Phishing is a scheme used by fraudsters posing as a trusted financial institution, ATM/debit network, credit card company, online retailer or other service provider to trick individuals into disclosing personal and/or financial information.

Typically, you receive an unsolicited email or phone call appearing to be from an organization you recognize, asking you to verify personal and/or financial information. These organizations may connected to your checking or savings account, like your financial institution, utility company or an online payment company. The request usually warns that an unauthorized transaction has occurred or that your service may be interrupted or shut down unless you confirm your information. Phishing also occurs via email; the message may use the name, logo and other attributes of the legitimate business.

City CU will never email our Members to request or verify personal information.

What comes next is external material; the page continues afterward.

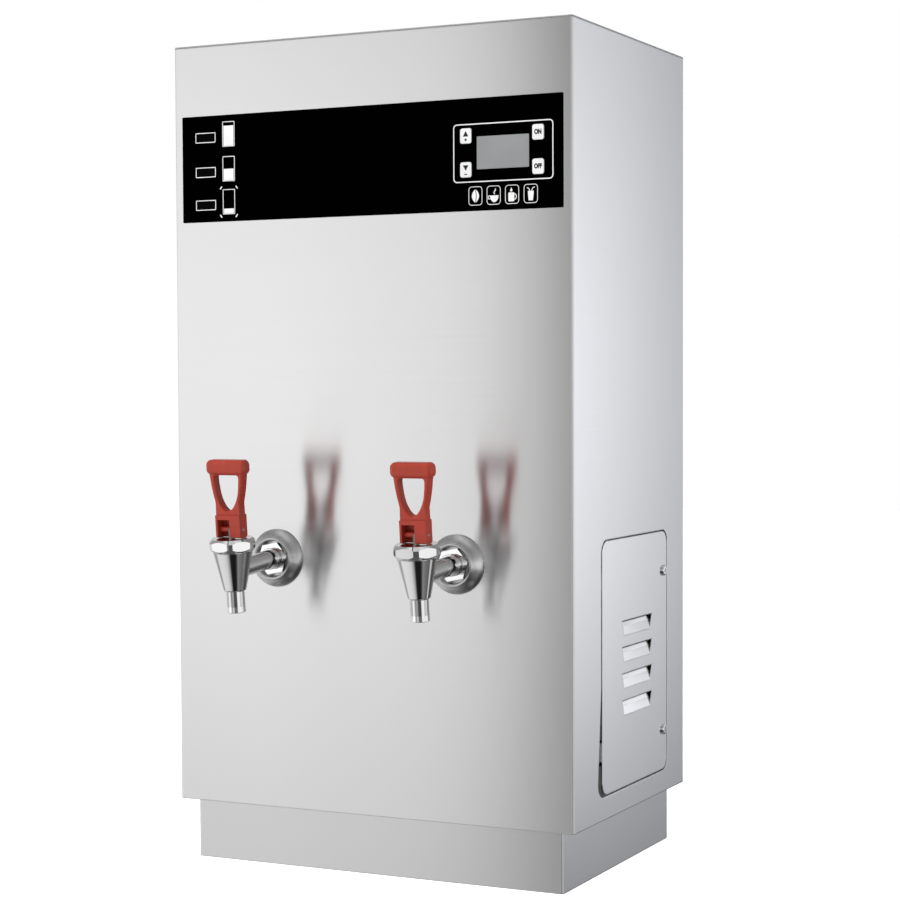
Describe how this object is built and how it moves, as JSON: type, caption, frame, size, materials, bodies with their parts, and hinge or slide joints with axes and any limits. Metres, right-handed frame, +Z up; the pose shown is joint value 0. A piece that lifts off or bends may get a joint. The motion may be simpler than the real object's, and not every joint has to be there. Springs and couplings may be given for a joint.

How to safeguard yourself:

  • Don’t reply to any unsolicited email or pop-up message asking for personal or financial information.
  • If you suspect an email or text is fraudulent, don’t click any links (not even to “unsubscribe"). Call the business to confirm the legitimacy of the email. Never send personal information via email or text.
  • If you initiate an online transaction and need to provide personal data, look for indicators that the web site is secure, like “https” in the URL or a padlock icon.
  • Keep your debit card within sight when making purchases.
  • Use anti-virus software, anti-spyware and a firewall and keep them up to date.
  • Review account statements regularly to verify transactions.
  • Report all phishing attacks immediately. Notify the FBI by filing a complaint with their Internet Crime Complaint Center (IC3).
  • Change your debit card PIN periodically.
  • If you give personal or financial information to a fraudulent request, report this to your account provider(s) as soon as possible. Keep a record of the account numbers and customer service numbers for your financial accounts.
  • Report the theft to the three major credit report bureaus.
  • Review your credit report every year.